Türkiye’de sivil toplum artık kendi gücüne, bir şeyleri değiştirebileceğine inanmıyor. Özellikle, Kürtler arasında böyle bir kanaat çok yaygın. “Yüzlerce sivil toplum örgütü açıklama yapıyoruz, kimse dinlemiyor” veya “Onbinlerce kişi sokağa dökülüyoruz, haber bile olmuyor”; bunlar, farklı olaylar için dile getirilmiş aynı yakınmalar.
Devlet, her şeyi yerine çakılacak bir çivi olarak gören ‘çekiç gücünü’, bu zihniyetini değiştiremiyor. Devleti, haklarını söke söke alarak dönüştürebilecek tek güç olan halk, organize olarak iradesini ortaya koyamıyor.
Anadolu Kültür’ün yapmaya çalıştığı gibi, hakikat komisyonları gibi çatışmaları çözümleyici mekanizmalar yoluyla barışa ulaşabilme konusunu tartışmaya açma çabaları, savaşın tüten dumanı arasında yitip gidiyor.
Bu tip mekanizmaların dünya genelindeki örneklerine bakıldığında iki temel kaide üzerinde yükselerek, toplumsal algılara, değerlere ‘ayar verdikleri’ gözleniyor. Bunlar da, onur ve adalet kavramları.

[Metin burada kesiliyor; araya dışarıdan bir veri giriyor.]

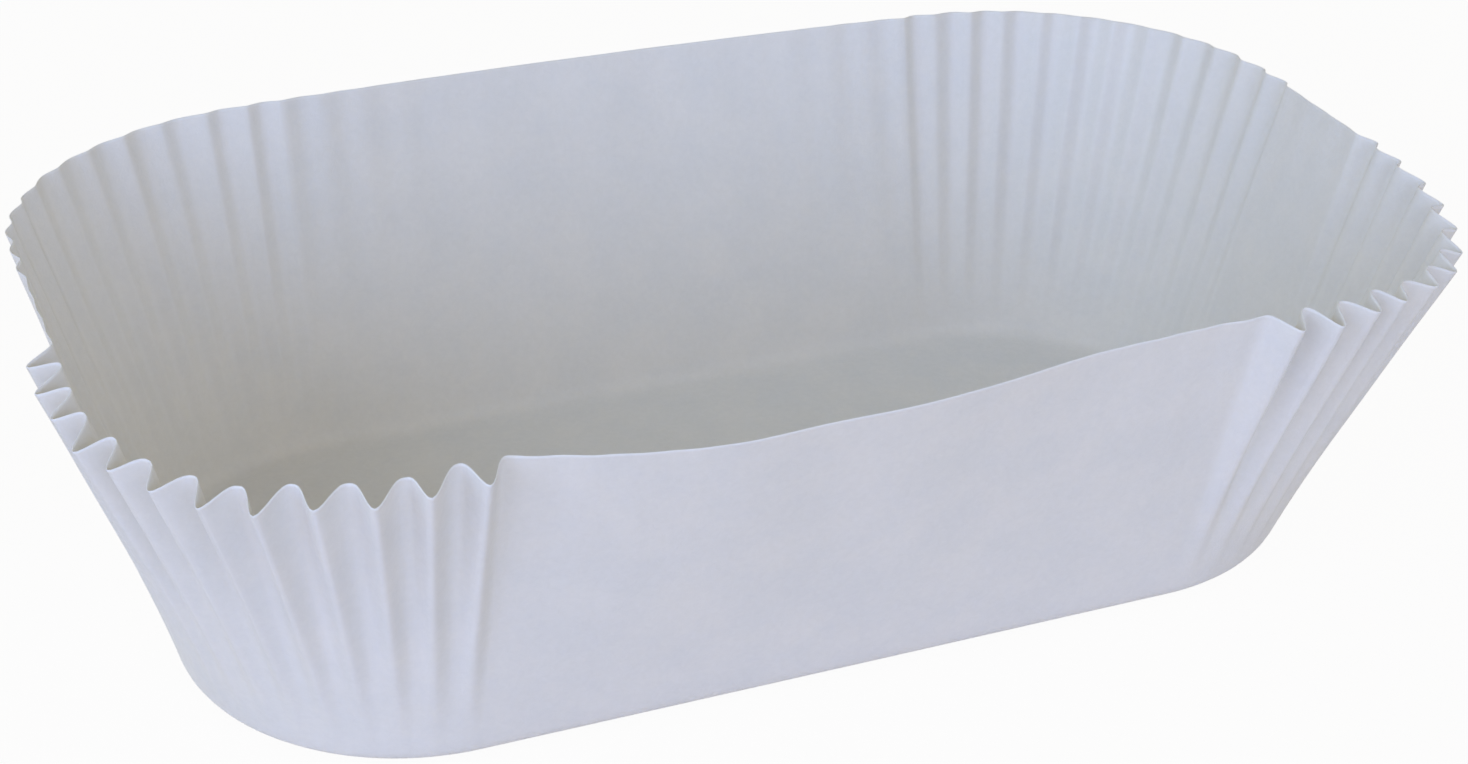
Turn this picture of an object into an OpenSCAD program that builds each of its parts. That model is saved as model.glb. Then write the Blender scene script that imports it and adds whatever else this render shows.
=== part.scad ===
// Loaf pan liner: one sheet of greaseproof paper pressed into a tray. The walls lean out from a
// flat base. Each side has a flat panel, and the spare paper at each corner is taken up in
// rounded pleats that deepen from the base edge to the rim.

/* [Base] */
// Width of the flat panel on each long side
long_panel = 106; // [60:1:160]
// Width of the flat panel on each end
end_panel = 19; // [8:1:50]
// Corner radius of the base
base_r = 33; // [24:1:45]

/* [Walls] */
// Height of the wall measured along the paper, from the base edge to the rim
wall_slant = 56; // [35:1:75]
// How far a flat panel leans out beyond the base edge at the rim
flare = 13; // [6:0.5:18]
// How much further the middle of each corner leans out at the rim
corner_swell = 4.5; // [0:0.5:6]
// Outward bow of the long panels at the rim
panel_bow = 4; // [0:0.5:6]
// Radius of the pressed bend between base and wall
edge_r = 3.5; // [1:0.25:5]

/* [Pleats] */
// Pleats in each corner
pleats = 12; // [8:1:14]
// Depth of the rounded pleats, as a share of the depth of a sharp zigzag
pleat_fullness = 0.86; // [0.5:0.02:0.94]
// Share of the wall over which the pleats rise out of the smooth bend at the base
pleat_start = 0.18; // [0.05:0.01:0.3]
// Crispness of the folds, from soft waves to straight flanks
pleat_crispness = 0.25; // [0.1:0.05:0.9]
// How much broader the folds toward the food are than the folds toward the pan
inner_rounding = 1.2; // [1:0.05:1.6]

/* [Paper] */
// Thickness of the paper
paper_t = 0.08; // [0.05:0.01:0.15]

/* [Hidden] */

// Steps round the rim in a pleat, a long panel and an end panel
pleat_steps = 8;
long_steps = 8;
end_steps = 2;
// Heights of the rings on the wall, as shares of the paper above the bend
wall_shares = [0.12, 0.32, 0.64, 1];
// Steps across the bend between base and wall
bend_steps = 2;

// Angle between base and wall, and the paper that the bend takes on each side of the edge
wall_angle = acos(flare / wall_slant);
bend_reach = edge_r * tan(wall_angle / 2);
// Arc length of a corner's quarter turn at a radius of 1
quarter_turn = PI / 2;

// A column runs up the paper from one point of the base edge. It holds the centre that the edge
// turns about, the direction that it faces, how far it stands into a pleat (0 for a fold that
// touches the food, 1 for a fold that touches the pan) and its lean at the rim.
function column(centre, angle, wave, lean) = [centre, [cos(angle), sin(angle)], wave, lean];

// Height of a rounded fold at a place in its pleat, from 0 at both ends to 1 in the middle
function fold_wave(place) =
    let (swing = asin(pleat_crispness * cos(360 * place)) / asin(pleat_crispness))
    pow(max(0, 0.5 - 0.5 * swing), inner_rounding);

// A flat panel between two corner centres, bowed outward in its middle
function panel(start, end, angle, steps, bow) =
    [for (i = [0 : steps - 1])
        let (share = i / steps)
        column(start + (end - start) * share, angle, 0, flare + bow * 4 * share * (1 - share))];

// A corner of pleats that turns a quarter turn from a starting angle
function corner(centre, angle) =
    [for (i = [0 : pleats * pleat_steps - 1])
        let (turn = 90 * i / (pleats * pleat_steps))
        column(centre, angle + turn, fold_wave(i / pleat_steps),
            flare + corner_swell * pow(sin(2 * turn), 2))];

// Corner centres, counterclockwise from the one at +X +Y
corners = [for (s = [[1, 1], [-1, 1], [-1, -1], [1, -1]]) [s.x * long_panel, s.y * end_panel] / 2];

columns = concat(
    panel(corners[3], corners[0], 0, end_steps, 0), corner(corners[0], 0),
    panel(corners[0], corners[1], 90, long_steps, panel_bow), corner(corners[1], 90),
    panel(corners[1], corners[2], 180, end_steps, 0), corner(corners[2], 180),
    panel(corners[2], corners[3], 270, long_steps, panel_bow), corner(corners[3], 270));

// How far a pleat has grown to its full depth, from 0 at the base edge to nearly 1 at the rim
function growth(length) = 1 - exp(-length / (pleat_start * wall_slant));

// Depth of a pleat where the paper has gone a length up from the base edge and its inner folds
// have moved out by outset. Full pleats take up the spare arc length of the flat sheet.
function pleat_depth(length, outset) =
    pleat_fullness * growth(length) * quarter_turn / (2 * pleats)
        * sqrt(pow(base_r + length, 2) - pow(base_r + outset, 2));

// How far a column stands beyond the base edge at a length up the paper
function reach(col, length) =
    let (outset = length / wall_slant * col[3])
    outset + col[2] * pleat_depth(length, outset);

// Point of a column at a length from the base edge: on the base below 0, on the wall above 0
function paper_point(col, length) =
    let (out = length > 0 ? reach(col, length) : length)
    let (rise = length > 0 ? sqrt(pow(length, 2) - pow(out, 2)) : 0)
    let (foot = col[0] + (base_r + out) * col[1])
    [foot.x, foot.y, rise];

// Point in the bend between base and wall, on a curve that leaves both smoothly
function bend_point(col, share) =
    pow(1 - share, 2) * paper_point(col, -bend_reach)
        + 2 * share * (1 - share) * paper_point(col, 0)
        + pow(share, 2) * paper_point(col, bend_reach);

// Rings of points on the underside of the paper, from the flat of the base up to the rim
rings = concat(
    [for (i = [0 : bend_steps]) [for (col = columns) bend_point(col, i / bend_steps)]],
    [for (share = wall_shares)
        let (length = bend_reach + share * (wall_slant - bend_reach))
        [for (col = columns) paper_point(col, length)]]);
last_ring = len(rings) - 1;
count = len(columns);

// Direction through the paper at a point, from the pan's side to the food's side
function through_paper(ring, i) =
    let (along = rings[ring][(i + 1) % count] - rings[ring][(i + count - 1) % count])
    let (up = rings[min(ring + 1, last_ring)][i] - rings[max(ring - 1, 0)][i])
    let (normal = cross(up, along))
    ring == 0 ? [0, 0, 1] : normal / norm(normal);

// The same rings on the upper side of the paper
upper_rings = [for (ring = [0 : last_ring])
    [for (i = [0 : count - 1]) rings[ring][i] + paper_t * through_paper(ring, i)]];

// Places in the list of points: the underside, the upper side, then the middle of the base twice
function under(ring, i) = ring * count + i % count;
function upper(ring, i) = (last_ring + 1 + ring) * count + i % count;
base_under = 2 * (last_ring + 1) * count;
base_upper = base_under + 1;

module liner() {
    points = concat([for (ring = rings) each ring], [for (ring = upper_rings) each ring],
        [[0, 0, 0], [0, 0, paper_t]]);
    under_faces = [for (r = [0 : last_ring - 1], i = [0 : count - 1])
        each [[under(r, i), under(r + 1, i), under(r + 1, i + 1)],
            [under(r, i), under(r + 1, i + 1), under(r, i + 1)]]];
    upper_faces = [for (r = [0 : last_ring - 1], i = [0 : count - 1])
        each [[upper(r, i), upper(r + 1, i + 1), upper(r + 1, i)],
            [upper(r, i), upper(r, i + 1), upper(r + 1, i + 1)]]];
    rim_faces = [for (i = [0 : count - 1])
        each [[upper(last_ring, i), upper(last_ring, i + 1), under(last_ring, i + 1)],
            [upper(last_ring, i), under(last_ring, i + 1), under(last_ring, i)]]];
    base_faces = [for (i = [0 : count - 1])
        each [[base_under, under(0, i), under(0, i + 1)],
            [base_upper, upper(0, i + 1), upper(0, i)]]];
    color("whitesmoke")
        polyhedron(points, concat(under_faces, upper_faces, rim_faces, base_faces), convexity = 8);
}

liner();
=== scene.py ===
"""A loaf pan liner pressed from one sheet of white greaseproof paper, on a plain pale floor."""

import math
import random

import bpy
import numpy as np
from mathutils import Matrix, Vector


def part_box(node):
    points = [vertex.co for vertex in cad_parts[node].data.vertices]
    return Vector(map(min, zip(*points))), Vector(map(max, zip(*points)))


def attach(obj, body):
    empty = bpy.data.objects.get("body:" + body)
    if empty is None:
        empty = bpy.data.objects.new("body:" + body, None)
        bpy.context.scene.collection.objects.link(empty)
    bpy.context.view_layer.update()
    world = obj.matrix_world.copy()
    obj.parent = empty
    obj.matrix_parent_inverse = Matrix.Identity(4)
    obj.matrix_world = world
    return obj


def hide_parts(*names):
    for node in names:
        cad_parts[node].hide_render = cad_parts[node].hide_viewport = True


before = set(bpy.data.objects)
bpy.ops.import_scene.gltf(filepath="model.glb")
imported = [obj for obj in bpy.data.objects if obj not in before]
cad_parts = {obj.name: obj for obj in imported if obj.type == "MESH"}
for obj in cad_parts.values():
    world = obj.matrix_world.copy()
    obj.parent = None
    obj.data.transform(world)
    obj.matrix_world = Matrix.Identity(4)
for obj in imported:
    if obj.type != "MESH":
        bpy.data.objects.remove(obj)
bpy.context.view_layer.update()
liner_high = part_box("liner")[1]

# Sizes of the liner, in metres. They are those of the solid that the mesh stands for.
MM = 0.001
LONG_PANEL = 106 * MM
END_PANEL = 19 * MM
BASE_R = 33 * MM
WALL_SLANT = 56 * MM
FLARE = 13 * MM
CORNER_SWELL = 4.5 * MM
PANEL_BOW = 4 * MM
EDGE_R = 3.5 * MM
PAPER_T = 0.08 * MM
PLEATS = 12
PLEAT_FULLNESS = 0.86
PLEAT_CRISPNESS = 0.25
QUARTER_TURN = math.pi / 2
BEND_REACH = EDGE_R * math.tan(math.acos(FLARE / WALL_SLANT) / 2)

# How finely the paper is cut into faces
PLEAT_STEPS = 14
LONG_STEPS = 96
END_STEPS = 20
WALL_RINGS = 26
RIM_BAND = 0.5 * MM
BEND_RINGS = 6
BASE_RINGS = 6

# How far one pleat may differ from the next, as shares of its width, its depth and its middle
WIDTH_SPREAD = 0.10
DEPTH_SPREAD = 0.10
SKEW_SPREAD = 0.08
FOLD_SPREAD = 0.35 * MM
# How far the pleats stand out at the two ends of each corner, counterclockwise from the corner at
# +X +Y. The two far corners have been pressed flatter than the others.
CORNER_DEPTHS = ((0.36, 0.33), (0.19, 0.2), (1.1, 1.25), (1.12, 0.55))
# How the pleats rise out of the bend: the share of the wall over which each corner's pleats grow,
# and how gently they start
CORNER_GROWTH = (0.26, 0.15, 0.7, 0.6)
PLEAT_ONSET = 1.5
# How much broader each corner's folds toward the food are than its folds toward the pan
CORNER_ROUNDING = (0.85, 0.75, 1.45, 1.3)
# Faint waves that carry on from the pleats into a panel: their pitch and reach
ECHO_PITCH = 6.6 * MM
ECHO_REACH = 12 * MM
# Small waves of the panels: how many half waves each has, their height, the height of the pleats'
# echoes, and how much further one half of the panel bows out than the other
LONG_WAVES = (2, 3, 5, 8, 13)
END_WAVES = (2, 3)
FAR_RIPPLE, FAR_ECHO, FAR_SWAY = 0.4 * MM, 0.85 * MM, 0.3 * MM
NEAR_RIPPLE, NEAR_ECHO, NEAR_SWAY = 0.45 * MM, 0.3 * MM, 1.7 * MM
END_RIPPLE, END_ECHO, END_SWAY = 0.1 * MM, 0.2 * MM, 0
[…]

Mağdurları, ezilenleri, acılarının hakkını teslim ederek onurlandırmak ve hukukun, yaşananların tekrarını engelleyecek adilane biçimde çalışacağının sözünü veren bir adalet düzenini tahsis etmek, hakikat komisyonları gibi mekanizmaların hedefleri.
Yoksa, hiçbir hakikat komisyonu ‘sihirli değnek’ değil. Tıpkı, yeni anayasaların olmadığı gibi.
Türkiye’de hep gıptayla örnek gösterilen Güney Afrika’da Apartheid dönemindeki suçluları mercek altına alan Hakikat ve Uzlaşma Komisyonu örneğinin aslında, ırkçılık, ayrımcılık gibi sorunun esas kaynakları olan konuları tamamen es geçmesi, üzerine düşünmemiz gereken bir gerçek.
Ama savaş, tüm sesleri boğuyor; bağrışmalar ve çığlıklarıyla.